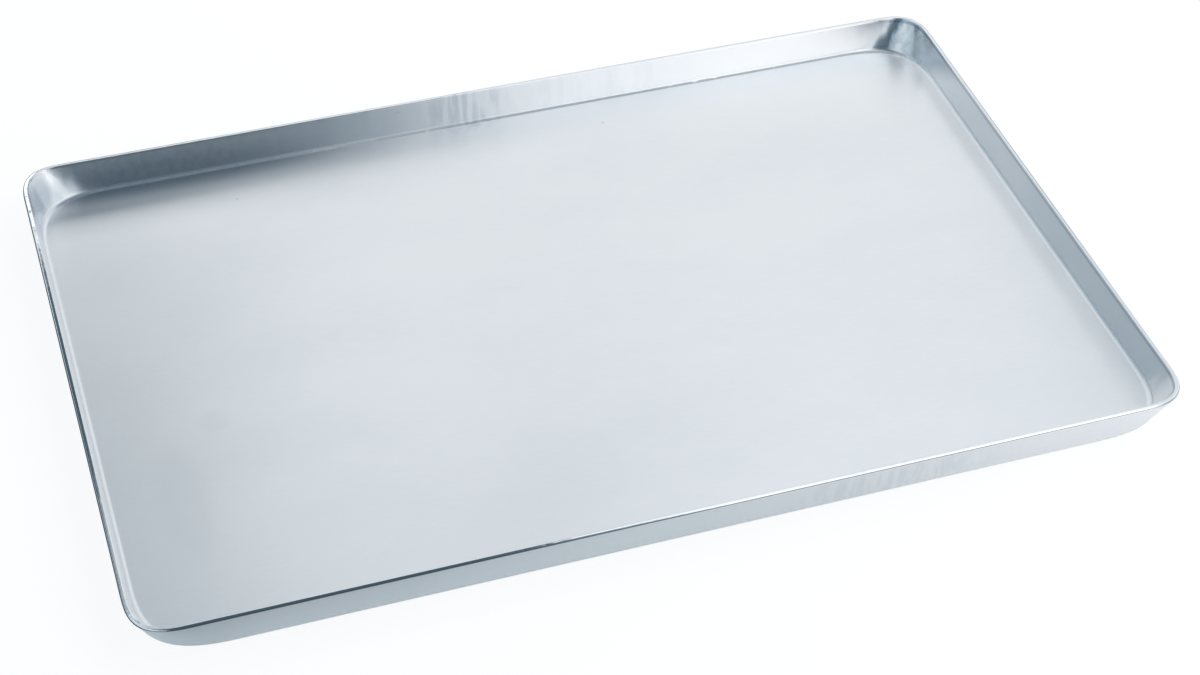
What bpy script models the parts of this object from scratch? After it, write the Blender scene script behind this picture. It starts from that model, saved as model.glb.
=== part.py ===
# Display tray: a shallow rectangular tray drawn in one piece from aluminium sheet.
#
# Metres, +Z up. The origin is the centre of the flat underside, X runs along the
# long side and Y along the short side. The tray is shaped the way it is made: the
# outside of the drawn skin, the rounding at the foot of the wall, the sheet's
# thickness added inwards, the rim trimmed level and its two edges rounded off.

import math

import bmesh
import bpy
from mathutils import Vector

# Overall size, over the outside of the rim
LENGTH = 0.600
WIDTH = 0.400
HEIGHT = 0.024

# Sheet and walls
SHEET = 0.0025
WALL_TAPER = math.radians(9.5)     # lean of the straight walls from upright
FLOOR_FILLET = 0.0024              # inside radius between floor and wall
RIM_LAND = 0.0003                  # flat left on the rim between its rounded edges

# Corners in plan: how far from the corner the bend starts, and how full it is
RIM_CORNER_REACH = 0.0325
FOOT_CORNER_REACH = 0.057          # where the wall's outside meets the underside's plane
CORNER_FULLNESS = 3.0              # 2 is a circular arc, more is squarer

# Facets
CORNER_STEPS = 16                  # in each corner of the plan
FILLET_STEPS = 4                   # across each rounding

# Worked out from the sizes above
EDGE_ROUNDING = (SHEET - RIM_LAND) / 2
RIM_LEVEL = HEIGHT - EDGE_ROUNDING * math.cos(WALL_TAPER)  # where the tray is widest
WALL_SPREAD = RIM_LEVEL * math.tan(WALL_TAPER)             # run of the wall to that level
OUTER_FILLET = FLOOR_FILLET + SHEET
FILLET_TANGENT = OUTER_FILLET * math.tan((math.pi / 2 - WALL_TAPER) / 2)
TRIM_ALLOWANCE = 2 * SHEET                     # skin above the rim before trimming

NODE_NAME = "tray_shell"
ALUMINIUM = (0.80, 0.82, 0.84, 1.0)


def clear_scene():
    for leftover in list(bpy.data.objects):
        bpy.data.objects.remove(leftover, do_unlink=True)


def make_collection(name):
    collection = bpy.data.collections.new(name)
    bpy.context.scene.collection.children.link(collection)
    return collection


def satin_aluminium():
    material = bpy.data.materials.new("satin_aluminium")
    material.use_nodes = True
    surface = material.node_tree.nodes["Principled BSDF"]
    surface.inputs["Base Color"].default_value = ALUMINIUM
    surface.inputs["Metallic"].default_value = 1.0
    surface.inputs["Roughness"].default_value = 0.32
    material.diffuse_color = ALUMINIUM
    return material


def corner_bend(reach):
    """Offsets along X and Y from the inner end of a corner's two reaches to its bend."""
    power = 2 / CORNER_FULLNESS
    bend = []
    for step in range(CORNER_STEPS + 1):
        turn = math.pi / 2 * step / CORNER_STEPS
        bend.append((reach * abs(math.cos(turn)) ** power, reach * abs(math.sin(turn)) ** power))
    return bend


def outline(half_length, half_width, reach, level):
    """Rounded rectangle at one level, anticlockwise from the end of the right-hand side."""
    points = []
    for x_side, y_side in ((1, 1), (-1, 1), (-1, -1), (1, -1)):
        bend = corner_bend(reach)
        if x_side != y_side:
            bend.reverse()
        for along_x, along_y in bend:
            x = x_side * (half_length - reach + along_x)
            y = y_side * (half_width - reach + along_y)
            points.append(Vector((x, y, level)))
    return points


def add_ring(mesh, points):
    """A closed ring of vertices and edges. Returns the edges."""
    corners = [mesh.verts.new(point) for point in points]
    return [mesh.edges.new((corners[i - 1], corners[i])) for i in range(len(corners))]


def drawn_skin(name):
    """Outside surface of floor and walls, open at the top, faces outwards."""
    foot = outline(LENGTH / 2 - WALL_SPREAD, WIDTH / 2 - WALL_SPREAD, FOOT_CORNER_REACH, 0.0)
    rim = outline(LENGTH / 2, WIDTH / 2, RIM_CORNER_REACH, RIM_LEVEL)
    past_rim = (HEIGHT + TRIM_ALLOWANCE) / RIM_LEVEL
    top = [low.lerp(high, past_rim) for low, high in zip(foot, rim)]

    skin = bmesh.new()
    foot_edges = add_ring(skin, foot)
    top_edges = add_ring(skin, top)
    bmesh.ops.bridge_loops(skin, edges=foot_edges + top_edges)
    bmesh.ops.edgeloop_fill(skin, edges=foot_edges)
    bmesh.ops.recalc_face_normals(skin, faces=skin.faces)
    floor = max(skin.faces, key=lambda face: face.calc_area())
    if floor.normal.z > 0:
        bmesh.ops.reverse_faces(skin, faces=skin.faces)

    mesh = bpy.data.meshes.new(name)
    skin.to_mesh(mesh)
    skin.free()
    mesh.shade_smooth()
    return bpy.data.objects.new(name, mesh)


def round_edges(tray, name, width, sharper_than):
    bevel = tray.modifiers.new(name, "BEVEL")
    bevel.limit_method = "ANGLE"
    bevel.angle_limit = sharper_than
    bevel.offset_type = "OFFSET"
    bevel.width = width
    bevel.segments = FILLET_STEPS
    bevel.use_clamp_overlap = True


def thicken(tray):
    sheet = tray.modifiers.new("sheet", "SOLIDIFY")
    sheet.thickness = SHEET
    sheet.offset = -1.0
    sheet.use_even_offset = True
    sheet.use_quality_normals = True
    sheet.use_rim = True


def trimming_block(collection):
    """What the trimming tool takes off: everything above the rim."""
    depth = 4 * TRIM_ALLOWANCE
    bpy.ops.mesh.primitive_cube_add(size=1.0, location=(0.0, 0.0, HEIGHT + depth / 2))
    block = bpy.context.active_object
    block.name = "rim_trim_cutter"
    block.scale = (1.2 * LENGTH, 1.2 * WIDTH, depth)
    bpy.ops.object.transform_apply(location=False, rotation=False, scale=True)
    for holder in list(block.users_collection):
        holder.objects.unlink(block)
    collection.objects.link(block)
    block.display_type = "WIRE"
    block.hide_render = True
    return block


def trim_level(tray, block):
    trim = tray.modifiers.new("trim", "BOOLEAN")
    trim.operation = "DIFFERENCE"
    trim.solver = "EXACT"
    trim.object = block


def build_tray():
    tray_pieces = make_collection("display_tray")
    cutters = make_collection("cutters")

    tray = drawn_skin(NODE_NAME)
    tray_pieces.objects.link(tray)
    tray.data.materials.append(satin_aluminium())
    round_edges(tray, "foot_rounding", FILLET_TANGENT, math.radians(35))
    thicken(tray)
    trim_level(tray, trimming_block(cutters))
    round_edges(tray, "rim_rounding", EDGE_ROUNDING, math.radians(40))


clear_scene()
build_tray()
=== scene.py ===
import math

import bmesh
import bpy
from mathutils import Matrix, Vector


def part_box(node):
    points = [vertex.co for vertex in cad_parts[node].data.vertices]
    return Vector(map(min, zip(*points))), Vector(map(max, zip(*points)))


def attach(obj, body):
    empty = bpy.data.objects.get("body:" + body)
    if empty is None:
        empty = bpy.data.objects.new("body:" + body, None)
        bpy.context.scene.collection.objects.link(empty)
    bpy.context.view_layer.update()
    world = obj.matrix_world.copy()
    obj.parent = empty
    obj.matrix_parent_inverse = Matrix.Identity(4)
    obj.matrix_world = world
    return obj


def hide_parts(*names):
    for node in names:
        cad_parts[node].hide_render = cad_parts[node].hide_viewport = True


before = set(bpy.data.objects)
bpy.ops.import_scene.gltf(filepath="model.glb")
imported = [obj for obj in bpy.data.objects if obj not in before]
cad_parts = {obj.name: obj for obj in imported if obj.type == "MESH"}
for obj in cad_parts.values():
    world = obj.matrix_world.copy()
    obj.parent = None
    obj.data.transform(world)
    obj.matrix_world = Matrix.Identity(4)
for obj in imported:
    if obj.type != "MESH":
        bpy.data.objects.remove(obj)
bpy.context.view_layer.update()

trayLow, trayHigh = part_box("tray_shell")
print("frame loaded, tray box", [round(v, 4) for v in (trayHigh - trayLow)])


def selectNone():
    for item in list(bpy.context.selected_objects):
        item.select_set(False)


def makeActive(item):
    selectNone()
    item.select_set(True)
    bpy.context.view_layer.objects.active = item


def editMode(kind):
    bpy.ops.object.mode_set(mode="EDIT")
    bpy.ops.mesh.select_mode(type=kind)
    bpy.ops.mesh.select_all(action="DESELECT")


def objectMode():
    bpy.ops.object.mode_set(mode="OBJECT")


# Both select in edit mode, by a test on the place and the direction or normal
def selectEdges(item, wanted):
    sheet = bmesh.from_edit_mesh(item.data)
    for edge in sheet.edges:
        start, end = edge.verts[0].co, edge.verts[1].co
        edge.select_set(wanted((start + end) / 2, end - start))
    bmesh.update_edit_mesh(item.data)


def selectFaces(item, wanted):
    sheet = bmesh.from_edit_mesh(item.data)
    for face in sheet.faces:
        face.select_set(wanted(face.calc_center_median(), face.normal))
    bmesh.update_edit_mesh(item.data)


# The tray's shape, in metres and degrees
trayShape = {
    "length": trayHigh.x - trayLow.x,
    "width": trayHigh.y - trayLow.y,
    "height": trayHigh.z - trayLow.z,
    "sheet": 0.0025,
    "wallLean": 9.5,
    "floorRadius": 0.0024,        # inside, between floor and wall
    "outerRounding": 0.0016,      # on the two edges of the trimmed rim
    "innerRounding": 0.0003,
    "rimSwell": 0.00045,          # trimming leaves the rim's inner edge a little swollen
    "swellDepth": 0.0018,
    "rimCornerReach": 0.0325,
    "footCornerReach": 0.057,
    "cornerFullness": 3.0,        # 2 is a circular arc, more is squarer
    "cornerSteps": 40,
    "wallBay": 0.030,             # the straights are cut into bays, each bay into steps
    "bayStep": 0.003,
    "trimmedOff": 0.0025,         # skin past the rim
    "wallRows": 10,               # none of them may meet the level of the trim
    "filletSteps": 8,
    "rimSteps": 5,
    "floorGrid": 0.020,
    "supportLoop": 0.0008,        # beside the rounding, keeps the floor's shading flat
}


# What pressing left in the sheet: flutes in the corner walls, and a floor that isn't dead flat
pressMarks = {
    "corner": 0.060,              # how far each corner's part of the wall reaches
    "cornerFade": 0.036,
    "footFade": (0.003, 0.005),   # where the marks start on the wall, and over what height
    "rimFade": (0.001, 0.010),    # the same down from the rim
    "flutes": {"height": 0.00045, "middle": 0.5, "grain": 0.0060, "stretch": (1.0, 1.0, 7.0)},
    "dents": {"height": 0.00060, "middle": 0.5, "grain": 0.0150, "stretch": (1.0, 1.0, 2.0)},
    "bow": {"height": 0.00040, "middle": 0.0, "grain": 0.110, "stretch": (1.6, 1.0, 1.0)},
    "bowFade": (0.012, 0.050),    # the same for the bow, inwards from the rim
}


def fade(distance, reach):
    share = min(max(distance / reach, 0.0), 1.0)
    return share * share * (3.0 - 2.0 * share)


# Gives each point a weight by its place
def weighPoints(item, name, weigh):
    group = item.vertex_groups.new(name=name)
    for point in item.data.vertices:
        group.add([point.index], weigh(point.co), "REPLACE")
    return name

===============

- What you are asked to do: Transcribe, word for word, every line from the line with "tray = drawn_skin(NODE_NAME)" to the line with "zip(*points))), Vector(map(max, zip(*points)))", inclusive, and output nothing else.

- Response:
    tray = drawn_skin(NODE_NAME)
    tray_pieces.objects.link(tray)
    tray.data.materials.append(satin_aluminium())
    round_edges(tray, "foot_rounding", FILLET_TANGENT, math.radians(35))
    thicken(tray)
    trim_level(tray, trimming_block(cutters))
    round_edges(tray, "rim_rounding", EDGE_ROUNDING, math.radians(40))


clear_scene()
build_tray()
=== scene.py ===
import math

import bmesh
import bpy
from mathutils import Matrix, Vector


def part_box(node):
    points = [vertex.co for vertex in cad_parts[node].data.vertices]
    return Vector(map(min, zip(*points))), Vector(map(max, zip(*points)))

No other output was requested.